### Exercise objective
Write out all of the lines below, exactly and completely.

### Supplied information
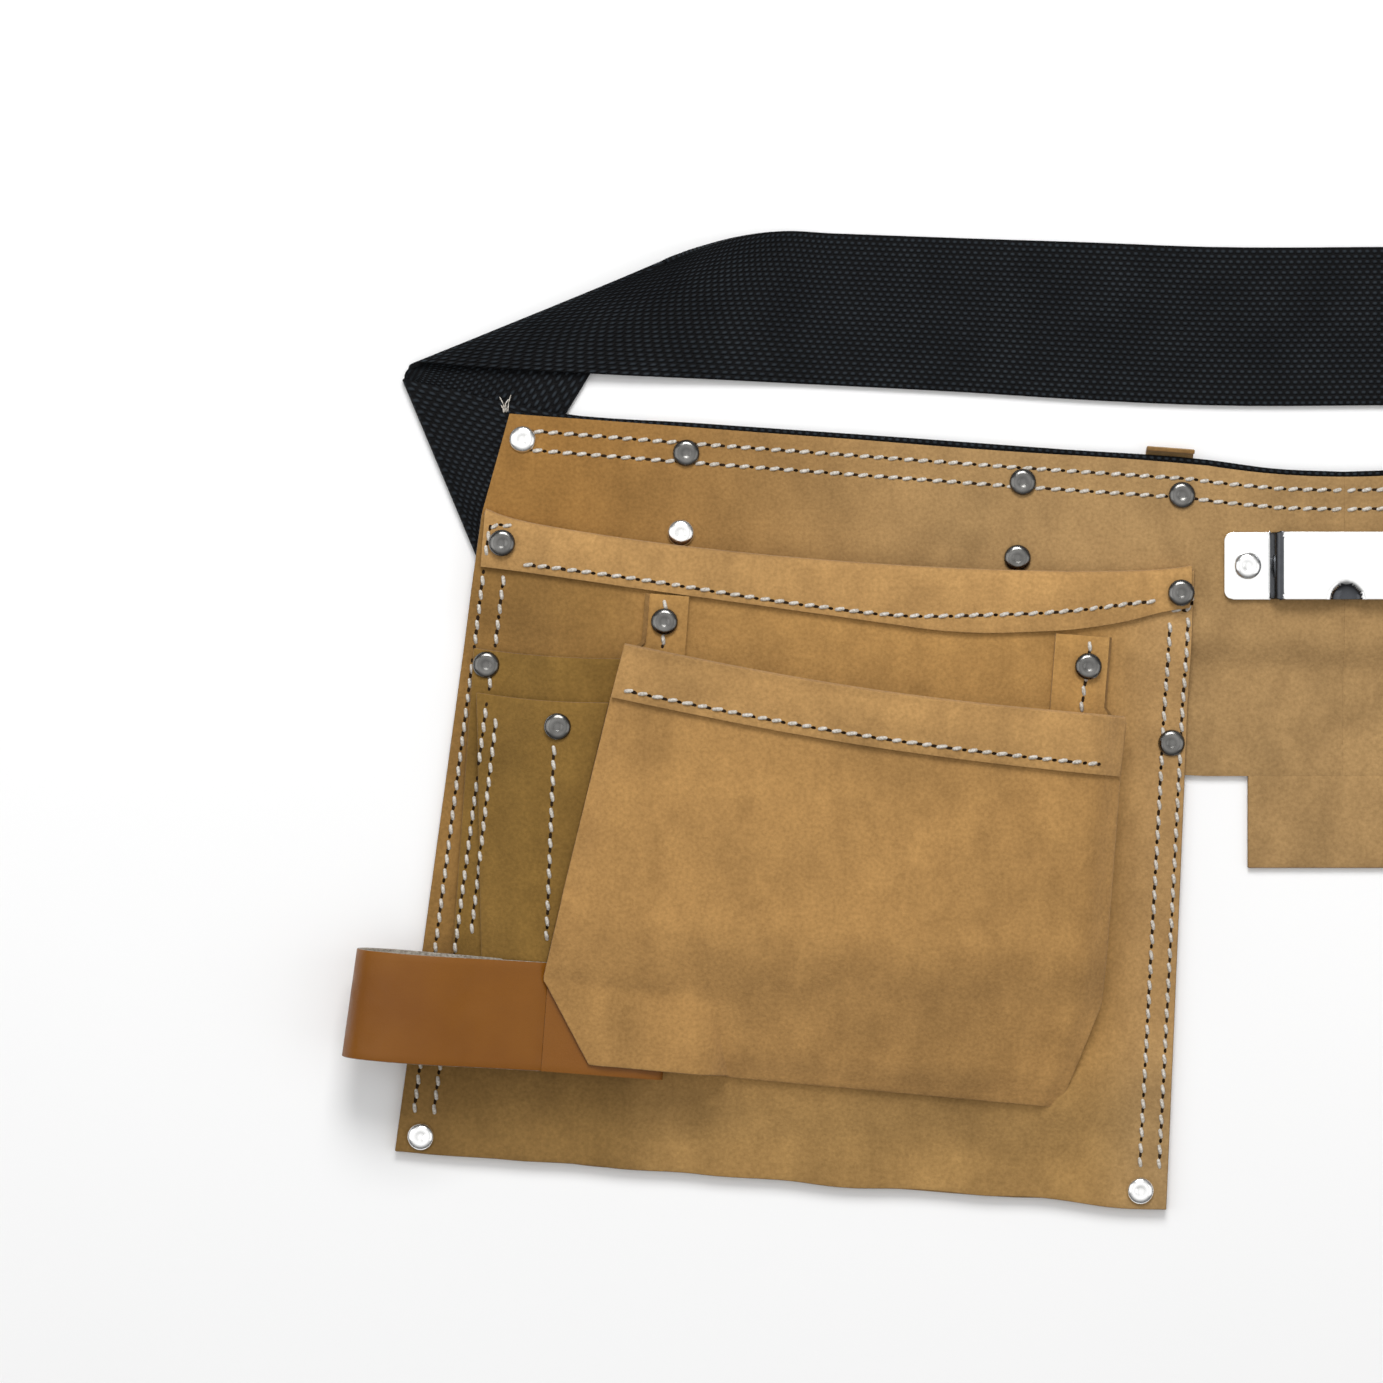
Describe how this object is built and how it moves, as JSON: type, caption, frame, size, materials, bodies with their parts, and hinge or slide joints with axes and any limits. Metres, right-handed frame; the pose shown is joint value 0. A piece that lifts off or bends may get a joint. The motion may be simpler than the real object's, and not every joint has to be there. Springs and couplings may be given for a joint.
{
  "type": "tool belt",
  "caption": "Suede carpenter's tool belt with two pouches, tool pockets, hammer loops, a steel clip plate and a folded webbing belt with a side-release buckle.",
  "frame": {"origin": "on the back of the leather blank's middle, on the table, on the belt's centre line", "axes": "+X along the belt to the wearer's left as laid out, +Y up the pouches towards the belt, +Z away from the table, out of the pouches' fronts"},
  "size_m": [0.6284, 0.3156, 0.0301],
  "materials": {
    "suede": "tan split suede, matt and napped",
    "smooth_leather": "russet smooth leather",
    "black_webbing": "black woven webbing",
    "nickel": "nickel plated steel",
    "black_plastic": "moulded black plastic",
    "thread": "waxed off-white thread"
  },
  "bodies": {
    "centre": {"centre_panel": "suede", "clip_plate": "nickel", "plate_rivet_1": "nickel", "plate_rivet_2": "nickel", "webbing_front_centre": "black_webbing", "webbing_back_centre": "black_webbing"},
    "left_half": {"left_back_panel": "suede", "left_belt_keeper": "suede", "left_belt_loop_rivet_1": "nickel", "left_belt_loop_rivet_2": "nickel", "left_belt_loop_rivet_3": "nickel", "left_belt_loop_rivet_4": "nickel", "left_bottom_rivet_1": "nickel", "left_bottom_rivet_2": "nickel", "left_hammer_loop_anchor": "smooth_leather", "left_inner_belt_loop": "suede", "left_inner_gusset": "suede", "left_main_pocket": "suede", "left_mouth_rivet_1": "nickel", "left_mouth_rivet_2": "nickel", "left_outer_belt_loop": "suede", "left_outer_gusset": "suede", "left_outer_pocket": "suede", "left_pocket_rivet_1": "nickel", "left_pocket_rivet_2": "nickel", "left_tool_pocket_back": "suede", "left_tool_pocket_front": "suede", "webbing_left": "black_webbing"},
    "right_half": {"right_back_panel": "suede", "right_belt_keeper": "suede", "right_belt_loop_rivet_1": "nickel", "right_belt_loop_rivet_2": "nickel", "right_belt_loop_rivet_3": "nickel", "right_belt_loop_rivet_4": "nickel", "right_bottom_rivet_1": "nickel", "right_bottom_rivet_2": "nickel", "right_hammer_loop_anchor": "smooth_leather", "right_inner_belt_loop": "suede", "right_inner_gusset": "suede", "right_main_pocket": "suede", "right_mouth_rivet_1": "nickel", "right_mouth_rivet_2": "nickel", "right_outer_belt_loop": "suede", "right_outer_gusset": "suede", "right_outer_pocket": "suede", "right_pocket_rivet_1": "nickel", "right_pocket_rivet_2": "nickel", "right_tool_pocket_back": "suede", "right_tool_pocket_front": "suede", "webbing_right": "black_webbing", "buckle_housing": "black_plastic", "webbing_plug_run": "black_webbing"},
    "buckle_plug": {"buckle_plug": "black_plastic", "webbing_tail": "black_webbing"},
    "centre_tongue": {"centre_tongue": "suede"},
    "latch_arm_lower": {"latch_arm_lower": "black_plastic"},
    "latch_arm_upper": {"latch_arm_upper": "black_plastic"},
    "left_hammer_loop": {"left_hammer_loop": "smooth_leather"},
    "right_hammer_loop": {"right_hammer_loop": "smooth_leather"}
  },
  "joints": [
    {"name": "left_fold", "type": "hinge", "parent": "centre", "child": "left_half", "pos_m": [-0.043, 0, 0.0055], "axis": [0, 1, 0], "range_deg": [0, 80]},
    {"name": "right_fold", "type": "hinge", "parent": "centre", "child": "right_half", "pos_m": [0.043, 0, 0.0055], "axis": [0, -1, 0], "range_deg": [0, 80]},
    {"name": "buckle_slide", "type": "slide", "parent": "right_half", "child": "buckle_plug", "axis": [-0.999, -0.0436, 0], "range_m": [0, 0.03], "deforming": ["webbing_plug_run", "latch_arm_upper", "latch_arm_lower"]},
    {"name": "latch_arm_upper_squeeze", "type": "hinge", "parent": "buckle_plug", "child": "latch_arm_upper", "pos_m": [0.1132, 0.1475, 0.0056], "axis": [0, 0, -1], "range_deg": [0, 8], "stiffness_Nm_per_rad": 0.2},
    {"name": "latch_arm_lower_squeeze", "type": "hinge", "parent": "buckle_plug", "child": "latch_arm_lower", "pos_m": [0.11482, 0.11054, 0.0056], "axis": [0, 0, 1], "range_deg": [0, 8], "stiffness_Nm_per_rad": 0.2},
    {"name": "left_hammer_loop_lift", "type": "hinge", "parent": "left_half", "child": "left_hammer_loop", "pos_m": [-0.25406, -0.09114, 0.0189], "axis": [0.075, 0.9972, 0], "range_deg": [0, 40]},
    {"name": "right_hammer_loop_lift", "type": "hinge", "parent": "right_half", "child": "right_hammer_loop", "pos_m": [0.25406, -0.09114, 0.0189], "axis": [0.075, -0.9972, 0], "range_deg": [0, 40]},
    {"name": "centre_tongue_lift", "type": "hinge", "parent": "centre", "child": "centre_tongue", "pos_m": [0, -0.016, 0.0018], "axis": [-1, 0, 0], "range_deg": [0, 60]}
  ],
  "couplings": [
    {"joint": "latch_arm_lower_squeeze", "follows": "latch_arm_upper_squeeze", "ratio": 1}
  ]
}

### Exercise solution
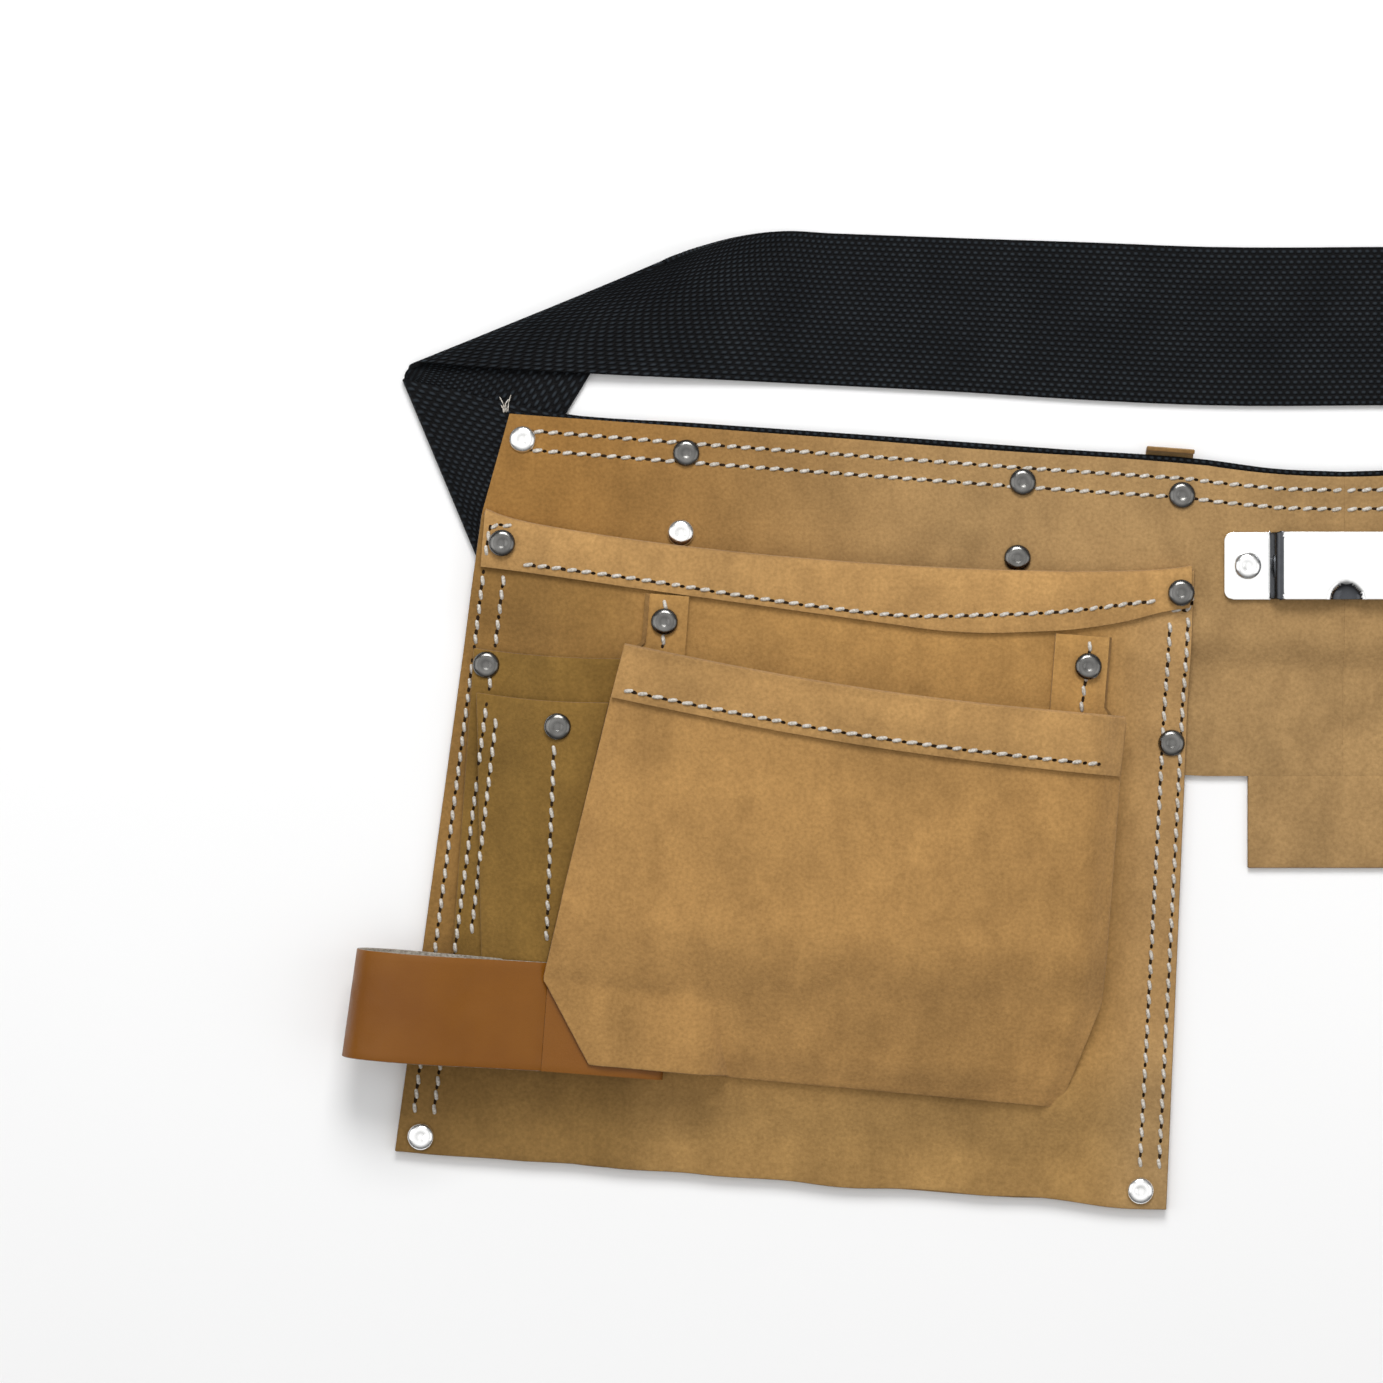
Describe how this object is built and how it moves, as JSON: type, caption, frame, size, materials, bodies with their parts, and hinge or slide joints with axes and any limits. Metres, right-handed frame; the pose shown is joint value 0. A piece that lifts off or bends may get a joint. The motion may be simpler than the real object's, and not every joint has to be there. Springs and couplings may be given for a joint.
{
  "type": "tool belt",
  "caption": "Suede carpenter's tool belt with two pouches, tool pockets, hammer loops, a steel clip plate and a folded webbing belt with a side-release buckle.",
  "frame": {"origin": "on the back of the leather blank's middle, on the table, on the belt's centre line", "axes": "+X along the belt to the wearer's left as laid out, +Y up the pouches towards the belt, +Z away from the table, out of the pouches' fronts"},
  "size_m": [0.6284, 0.3156, 0.0301],
  "materials": {
    "suede": "tan split suede, matt and napped",
    "smooth_leather": "russet smooth leather",
    "black_webbing": "black woven webbing",
    "nickel": "nickel plated steel",
    "black_plastic": "moulded black plastic",
    "thread": "waxed off-white thread"
  },
  "bodies": {
    "centre": {"centre_panel": "suede", "clip_plate": "nickel", "plate_rivet_1": "nickel", "plate_rivet_2": "nickel", "webbing_front_centre": "black_webbing", "webbing_back_centre": "black_webbing"},
    "left_half": {"left_back_panel": "suede", "left_belt_keeper": "suede", "left_belt_loop_rivet_1": "nickel", "left_belt_loop_rivet_2": "nickel", "left_belt_loop_rivet_3": "nickel", "left_belt_loop_rivet_4": "nickel", "left_bottom_rivet_1": "nickel", "left_bottom_rivet_2": "nickel", "left_hammer_loop_anchor": "smooth_leather", "left_inner_belt_loop": "suede", "left_inner_gusset": "suede", "left_main_pocket": "suede", "left_mouth_rivet_1": "nickel", "left_mouth_rivet_2": "nickel", "left_outer_belt_loop": "suede", "left_outer_gusset": "suede", "left_outer_pocket": "suede", "left_pocket_rivet_1": "nickel", "left_pocket_rivet_2": "nickel", "left_tool_pocket_back": "suede", "left_tool_pocket_front": "suede", "webbing_left": "black_webbing"},
    "right_half": {"right_back_panel": "suede", "right_belt_keeper": "suede", "right_belt_loop_rivet_1": "nickel", "right_belt_loop_rivet_2": "nickel", "right_belt_loop_rivet_3": "nickel", "right_belt_loop_rivet_4": "nickel", "right_bottom_rivet_1": "nickel", "right_bottom_rivet_2": "nickel", "right_hammer_loop_anchor": "smooth_leather", "right_inner_belt_loop": "suede", "right_inner_gusset": "suede", "right_main_pocket": "suede", "right_mouth_rivet_1": "nickel", "right_mouth_rivet_2": "nickel", "right_outer_belt_loop": "suede", "right_outer_gusset": "suede", "right_outer_pocket": "suede", "right_pocket_rivet_1": "nickel", "right_pocket_rivet_2": "nickel", "right_tool_pocket_back": "suede", "right_tool_pocket_front": "suede", "webbing_right": "black_webbing", "buckle_housing": "black_plastic", "webbing_plug_run": "black_webbing"},
    "buckle_plug": {"buckle_plug": "black_plastic", "webbing_tail": "black_webbing"},
    "centre_tongue": {"centre_tongue": "suede"},
    "latch_arm_lower": {"latch_arm_lower": "black_plastic"},
    "latch_arm_upper": {"latch_arm_upper": "black_plastic"},
    "left_hammer_loop": {"left_hammer_loop": "smooth_leather"},
    "right_hammer_loop": {"right_hammer_loop": "smooth_leather"}
  },
  "joints": [
    {"name": "left_fold", "type": "hinge", "parent": "centre", "child": "left_half", "pos_m": [-0.043, 0, 0.0055], "axis": [0, 1, 0], "range_deg": [0, 80]},
    {"name": "right_fold", "type": "hinge", "parent": "centre", "child": "right_half", "pos_m": [0.043, 0, 0.0055], "axis": [0, -1, 0], "range_deg": [0, 80]},
    {"name": "buckle_slide", "type": "slide", "parent": "right_half", "child": "buckle_plug", "axis": [-0.999, -0.0436, 0], "range_m": [0, 0.03], "deforming": ["webbing_plug_run", "latch_arm_upper", "latch_arm_lower"]},
    {"name": "latch_arm_upper_squeeze", "type": "hinge", "parent": "buckle_plug", "child": "latch_arm_upper", "pos_m": [0.1132, 0.1475, 0.0056], "axis": [0, 0, -1], "range_deg": [0, 8], "stiffness_Nm_per_rad": 0.2},
    {"name": "latch_arm_lower_squeeze", "type": "hinge", "parent": "buckle_plug", "child": "latch_arm_lower", "pos_m": [0.11482, 0.11054, 0.0056], "axis": [0, 0, 1], "range_deg": [0, 8], "stiffness_Nm_per_rad": 0.2},
    {"name": "left_hammer_loop_lift", "type": "hinge", "parent": "left_half", "child": "left_hammer_loop", "pos_m": [-0.25406, -0.09114, 0.0189], "axis": [0.075, 0.9972, 0], "range_deg": [0, 40]},
    {"name": "right_hammer_loop_lift", "type": "hinge", "parent": "right_half", "child": "right_hammer_loop", "pos_m": [0.25406, -0.09114, 0.0189], "axis": [0.075, -0.9972, 0], "range_deg": [0, 40]},
    {"name": "centre_tongue_lift", "type": "hinge", "parent": "centre", "child": "centre_tongue", "pos_m": [0, -0.016, 0.0018], "axis": [-1, 0, 0], "range_deg": [0, 60]}
  ],
  "couplings": [
    {"joint": "latch_arm_lower_squeeze", "follows": "latch_arm_upper_squeeze", "ratio": 1}
  ]
}